9) After his first audition, this Oscar winner was told by the casting director, "Why don't you stop wasting people's time and go out and become a dishwasher or something?" It was at that moment, he recalled, that he decided to devote his life to acting. He was the top box office star of 1967. Who is he?

10) When this fire-headed funny woman began studying to be actress in 1927, she was told by the head instructor of the John Murray Anderson Drama School, "Try any other profession." She married someone outside her race and they starred together on television. Who is she?

11) The first time this man walked on-stage at a comedy club as a professional comic, he looked out at the audience, froze, and forgot the English language. He stumbled through ninety seconds of material and was jeered offstage. He returned the following night and closed his set to wild applause. He later starred in a television show that was famously about nothing. Who is he?

12) This famous British actor's headmaster told him, "You will be a laborer all your life." He did go on to become comic-dom's most famous butler. Does being a Gentleman's Gentleman count as being a laborer? Who is he?

13) Decca Records turned down a recording contract with this quartet with the unprophetic evaluation, "We don't like their sound.
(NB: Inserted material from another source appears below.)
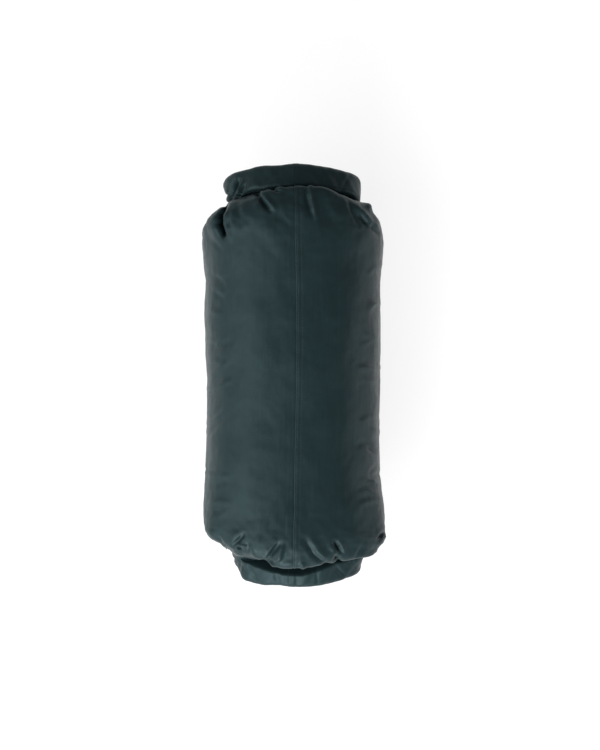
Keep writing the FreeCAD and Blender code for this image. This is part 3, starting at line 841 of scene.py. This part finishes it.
def make_stitches(seam, columns, points, normals):
    """Both stitch rows of one seam, between the columns of the skin beside it."""
    stitches = []
    for distance, radius in zip(STITCH_ROWS, STITCH_RADII):
        line, out = (resample(grid[:, columns].transpose(1, 0, 2), SEAM_STEPS, distance)[END_ROWS:-END_ROWS]
                     for grid in (points, normals))
        run = line_run(line)
        starts = np.arange(1.0, run[-1] - STITCH_LENGTH, STITCH_LENGTH + STITCH_GAP)
        stops = resample(line, run, starts + STITCH_LENGTH)
        for start, stop, up in zip(resample(line, run, starts), stops, resample(out, run, starts)):
            stitches.append(stitch(start, stop, up, radius))
    mesh = stitch_mesh(f"{seam}_stitches", stitches)
    finish_piece(link(mesh.name, mesh, THREAD), "sack", [f"{seam}_seam_thread"])


# Rings of a stitch: share of its length, share of its radius, how many radii it is sunk in.
STITCH_RINGS = ((0, 0.25, 1.1), (0.12, 0.8, 0.35), (0.5, 1.0, 0.0), (0.88, 0.8, 0.35), (1, 0.25, 1.1))
STITCH_SIDES = 6


def stitch(start, stop, out, radius):
    """Rings of points of one stitch: a small rounded thread from start to stop, its ends sunk in."""
    way = stop - start
    length = np.linalg.norm(way)
    way = way / length
    side = np.cross(way, out)
    side = side / np.linalg.norm(side)
    up = np.cross(side, way)
    rings = []
    for share, size, sink in STITCH_RINGS:
        middle = start + way * (share * length) - up * (sink * radius)
        turns = np.arange(STITCH_SIDES)[:, None] * 2 * math.pi / STITCH_SIDES
        rings.append(middle + (side * np.cos(turns) + up * np.sin(turns)) * radius * size)
    return np.array(rings)


def stitch_mesh(name, stitches):
    """One mesh from many stitches."""
    rings, sides = stitches[0].shape[:2]
    quads = grid_faces(rings, sides, wrap=True)
    faces = np.concatenate([quads + number * rings * sides for number in range(len(stitches))])
    return outward(make_mesh(name, np.array(stitches), faces))


# ---------- rolled ends

# Where along the bar its two halves meet, and the folds on it.
ROLL_SPLIT = {HEAD: -1.0, FOOT: -5.0}
ROLL_FOLDS = {
    HEAD: ((((-76, 192), (-65, 215)), 1.3, -4.0), (((-71, 187), (-59, 214)), 1.7, -7.5),
           (((-65, 188), (-52, 208)), 1.6, -6.0), (((-74, 192), (-62, 215)), 1.5, 1.4),
           (((-67.5, 188), (-55.5, 212)), 1.5, 2.2), (((-30, 212), (-14, 222)), 2.4, -0.7),
           (((28, 212), (44, 226)), 2.6, -0.7), (((54, 205), (62, 218)), 2.2, -1.0)),
    FOOT: ((((-50, -208), (-38, -228)), 2.2, -1.4), (((-20, -216), (-14, -231)), 2.6, -0.9),
           (((26, -213), (27, -231)), 1.6, -0.6), (((45, -208), (58, -222)), 2.4, -1.5),
           (((-62, -200), (-52, -216)), 2.2, -1.2), (((62, -200), (70, -214)), 2.2, -1.2)),
}
ROLL_STEP = 1.2
# Where the fabric starts and stops turning with an arm, before and past the cut in the bar.
BEND_BEFORE, BEND_PAST = 9.0, 13.0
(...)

Groups of guitars are on their way out." After Decca rejected them, Columbia records followed suit. Epic fail. Who were they?

14) This famously self-mutilating artist sold only one painting during his life. And this to the sister of one of his friends for 400 francs (approximately $50). This didn't stop him from completing over 800 paintings. Who is he?

15) Twenty-seven publishers rejected this man's first book, "To Think That I Saw It on Mulberry Street." They did not like it, Sam-I-am. Who is he?

How did you do? I'll post the answers later. 


Keep on living the dream, folks. You only really fail when you stop trying.


Just remember that the quality that truly separates those who succeed from those who don't, is a certain je ne sais quoi. The X-Factor. Perseverence.